Example #2 – The subcontractor also argued that the prime contractor should bear its remedial costs to the precast panels because it accepted its shop drawings for the panels. However, the subcontract and prime contract (that was flowed down) required the subcontractor to obtain the approval of the prime contractor for the shop drawings before it started fabricating the panels. The subcontractor did not have the contractual right to begin fabrication prior to approval. The subcontractor, not uncommonly, started fabrication before the shop drawings were approved by the prime contractor. But even if the subcontractor obtained the approval, the subcontract provided that such approval does not relieve the subcontractor of performing the work per the plans and specifications and the proper matching and fitting of its work.
Example #3 – The subcontractor claimed it incurred additional costs due to soil remediation from another subcontractor. This required the subcontractor to wait many months for the soil to be properly prepared before it could finish its work. The subcontractor also incurred storage costs during this time. The prime contractor argued that the subcontract contained a no-damage-for-delay provision that barred the subcontractor’s damages. The trial court, affirmed by the appellate court, agreed that the subcontractor’s damages due to the delay were barred by the no-damage-for-delay provision it agreed to in the subcontract.

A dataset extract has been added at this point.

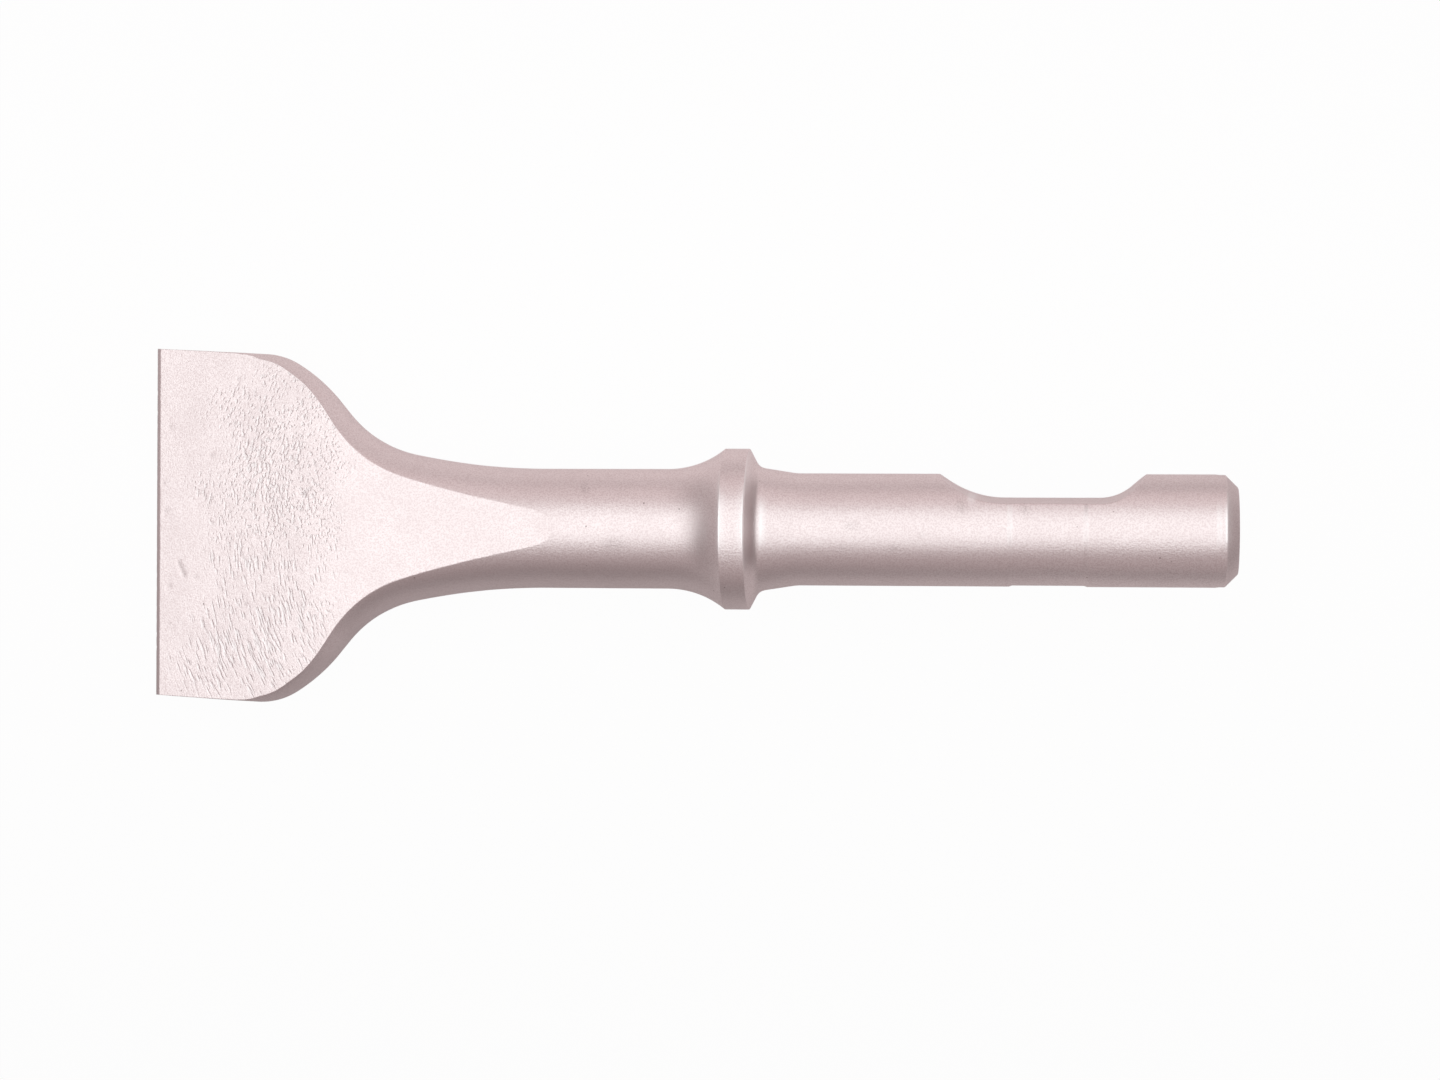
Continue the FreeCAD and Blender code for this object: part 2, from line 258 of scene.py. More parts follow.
class ChiselStudio(PropertyGroup):
    """Floor, lamps and camera."""

    floor_size: length("Floor size", "Side of the square floor", 6000.0)
    # Painted pool of light on the floor: its colour beside the tool and further off, its reach and
    # its middle
    painted_pool_light: colour("Floor light", "Colour of the lit floor beside the tool", 0.90, 0.82, 0.82)
    painted_pool_dim: colour("Floor dim", "Colour of the floor further off", 0.20, 0.18, 0.18)
    painted_pool_length: length("Pool length", "How far along the tool the lit floor reaches", 700.0)
    painted_pool_width: length("Pool width", "How far across the tool the lit floor reaches", 230.0)
    painted_pool_across: length("Pool across", "Where the lit floor is centred across the tool", 60.0)
    seen_white: share("Seen white", "Share of plain white that the camera sees", 0.97)
    mirrored_white: share("Mirrored white", "Share of plain white that the steel mirrors", 0.10)
    room_colour: colour("Room", "Colour of the room round the floor", 0.373, 0.289, 0.289)
    box_height: length("Softbox height", "Height of both softboxes over the floor", 2000.0)
    box_width: length("Softbox width", "Size of both softboxes across the tool", 3200.0)
    box_across: length("Softbox across", "Where the softboxes stand across the tool", 280.0)
    box_tint: colour("Softbox tint", "Colour of the softboxes' light", 0.92, 1.0, 1.0)
    front_length: length("Front softbox", "Length of the softbox at the blade's end", 2740.0)
    front_along: length("Front along", "Where that softbox stands along the tool", -1890.0)
    front_power: power("Front power", "Power of that softbox", 27.8)
    back_length: length("Back softbox", "Length of the softbox at the struck end", 4320.0)
    back_along: length("Back along", "Where that softbox stands along the tool", 1640.0)
    back_power: power("Back power", "Power of that softbox", 36.7)
    board_length: length("Board length", "Size of the lit board along the tool", 6060.0)
    board_height: length("Board height", "Height of the lit board", 2700.0)
    board_along: length("Board along", "Where the board stands along the tool", 1440.0)
    board_across: length("Board across", "How far the board stands from the tool", 3000.0)
    board_power: power("Board power", "Power of the lit board", 18.9)
    board_tint: colour("Board tint", "Colour of the board's light", 1.0, 0.89, 0.89)
    camera_x: length("Camera along", "Where the camera stands along the tool", 6.51)
    camera_y: length("Camera across", "Where the camera stands across the tool", -2.90)
    camera_z: length("Camera height", "Height of the camera over the floor", 812.6)
    camera_turn: angle("Camera turn", "How far the camera is turned about its view", 0.26)
    camera_lens: FloatProperty(name="Lens", description="Focal length of the camera",
                               default=87.5, min=1.0, subtype="DISTANCE_CAMERA")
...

And, as the Court strongly concluded: “When parties, particularly sophisticated commercial entities like [prime contractor] and [subcontractor], negotiate and enter into written agreements, they have a right to expect the provisions of those agreements will not be cast aside when a dispute arises.” Id at 6. The Court started off and concluded its decision with the same principle
Please contact David Adelstein at email@example.com or (954) 361-4720 if you have questions or would like more information regarding this article. You can follow David Adelstein on Twitter @DavidAdelstein1.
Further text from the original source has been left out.